Not just better. Completely different.
We're in training, if you can call it that, to ride in the Ride for Pride in four weeks. To that end we participated in a 17- or 25-mile (route options) training ride last week. We did the shorter ride, and were still wiped out at the end.
Some reading online told me that while better bikes would not get us into better shape, they really could make a difference in how much efficiency we get from whatever we can do. This week, we shopped for Trek 7.2 FX hybrids, after reading this glowing review on thesweethome.com. Today we picked them up and took them straight back to the same 17-mile route that wiped us out last week.

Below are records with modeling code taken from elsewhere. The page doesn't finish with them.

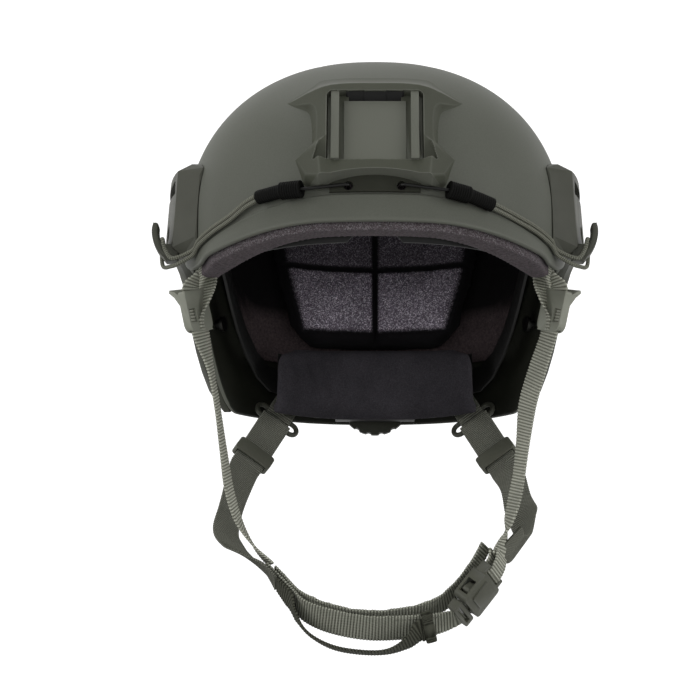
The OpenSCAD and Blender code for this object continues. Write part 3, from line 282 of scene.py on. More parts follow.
def crease_z(th):
    """Height of the crease above the brow's lip, which runs down toward the temples."""
    t = fold(th)
    side = -4.5 - 17 * ease((t - 8) / 52)
    return side + (rim_z(th) * 0.25 - side) * ease((t - 56) / 10)


def lip(th, z):
    """How far the lip stands out: from nothing at the crease to 5 mm at the rim, fading toward the temples."""
    low, top = rim_z(th), crease_z(th)
    down = np.clip((top - z) / (top - low), 0, 1)
    return BROW_FLARE * (1 - ease((fold(th) - 44) / 12)) * (0.22 * ease(down / 0.07) + 0.78 * down)


def hollow(p):
    """Depth of the vent troughs: a scoop along each line, steep on its outer side and easy toward the crown."""
    depth = np.zeros(p.shape[:-1])
    q = np.stack([np.abs(p[..., 0]), p[..., 1]], -1)
    for a, b in TROUGH_LINES:
        long = np.linalg.norm(b - a)
        way = (b - a) / long
        side = np.array([way[1], -way[0]]) * (1 if way[1] > 0 else -1)
        along, out = (q - a) @ way, (q - a) @ side
        ends = ease((along + 15) / 16) * ease((long + 14 - along) / 22)
        depth = np.maximum(depth, ends * ease((11 - out) / 3.4) * ease((out + 17) / 15))
    return np.where(p[..., 2] > 28, TROUGH * 1.15 * depth, 0)


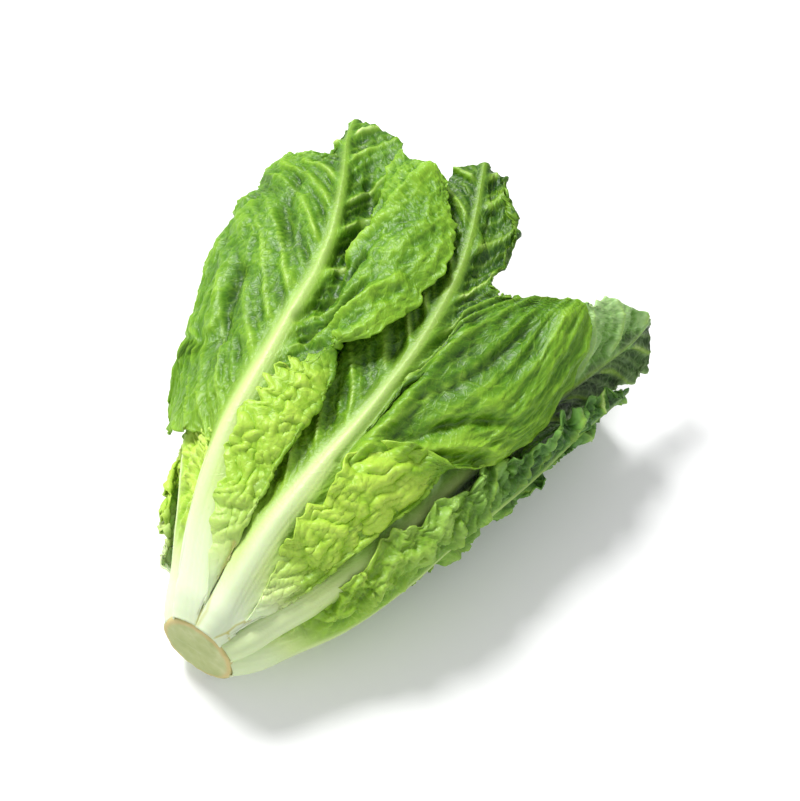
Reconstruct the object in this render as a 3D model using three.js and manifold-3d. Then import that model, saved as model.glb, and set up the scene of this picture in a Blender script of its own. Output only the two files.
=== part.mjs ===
// A romaine lettuce head lying on its side, in millimetres.
// The cut stem end is at low Y, the leaf tips are at high Y, and Z is up.
import * as THREE from "three";
import { mergeVertices } from "three/addons/utils/BufferGeometryUtils.js";
import Module from "manifold-3d";

const wasm = await Module();
wasm.setup();

// Outside of the whole head, station by station along Y.
const STATION_Y = [0, 20, 50, 80, 110, 140, 170, 200, 230, 260, 290];
const LEFT_REACH = [20, 27, 46, 67, 83, 97, 111, 118, 119, 112, 100];
const RIGHT_REACH = [20, 31, 51, 66, 76, 85, 93, 99, 106, 110, 104];
const TOP_HEIGHT = [49, 57, 71, 81, 87, 90, 92, 93, 94, 94, 93];
const BOTTOM_HEIGHT = [9, 4, 0, 0, 0, 0, 0, 0, 0, 2, 6];

// The head sags flat under its own weight at this height.
const SAG_HEIGHT = 3;
const REST_PLANE = 2.6;

// A layer lies this many times further in at the sides than at the top.
const SIDE_SPREAD = 1.6;

// Blades: wall, and how far its outside stands off the guide lines.
const BLADE_THICKNESS = 1.1;
const OUTER_SHARE = 0.5;

// Edge waves are drawn out along the leaf by this share of their height, and
// start this far up it.
const WAVE_DRAW = 0.6;
const WAVE_START = 0.15;

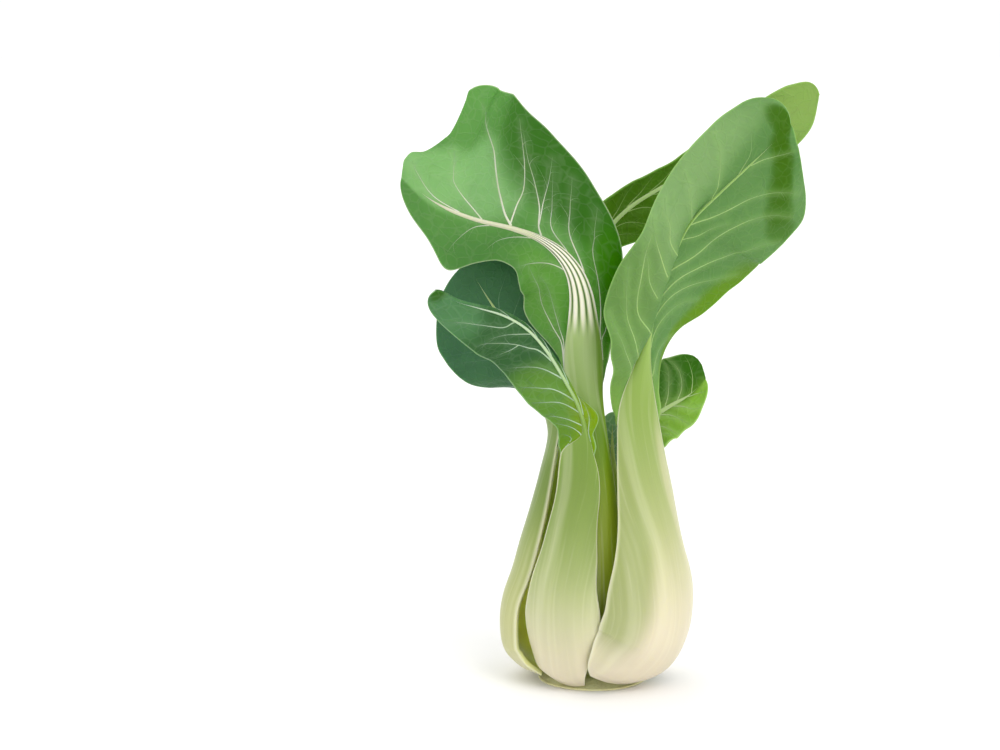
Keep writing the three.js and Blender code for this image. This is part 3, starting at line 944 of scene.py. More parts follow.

We finished the 17-mile ride feeling better, less tired, less achy and more energetic than how we felt last week at the 10-mile rest stop. It's no joke that the right bike makes a huge difference. I would say it's almost as if we're now in a different activity than what we were before. Consider the fact that on the old bikes, we could shift between ratios of wheel / crank revolutions from 1.0 to about 2.4, and that's for a 24 inch wheel. On the Trek, we can get anywhere from 0.9 to 4.4 turns of a 26 inch wheel with each crank turn. This meant that downhill momentum on the other bikes was never built up enough to help with the next uphill, which is a huge energy drain. Also the newer bikes are probably about 5 pounds lighter - but since I could easily stand to lose a couple of bikes of my own weight I am not counting that.
The result from our first go was impressive, and we have more distance work planned for this and next weekend, and another training ride with the crew on June 7.
I won't disrespect the older bikes. They were cheap enough to get us to buy them last year when our level of activity was *ahem* inadequate. We used them all last season and well into this one, commuting, trying to train, playing Ingress. Those bikes convinced us to make an investment in the next level of this great zero-impact exercise. They done good!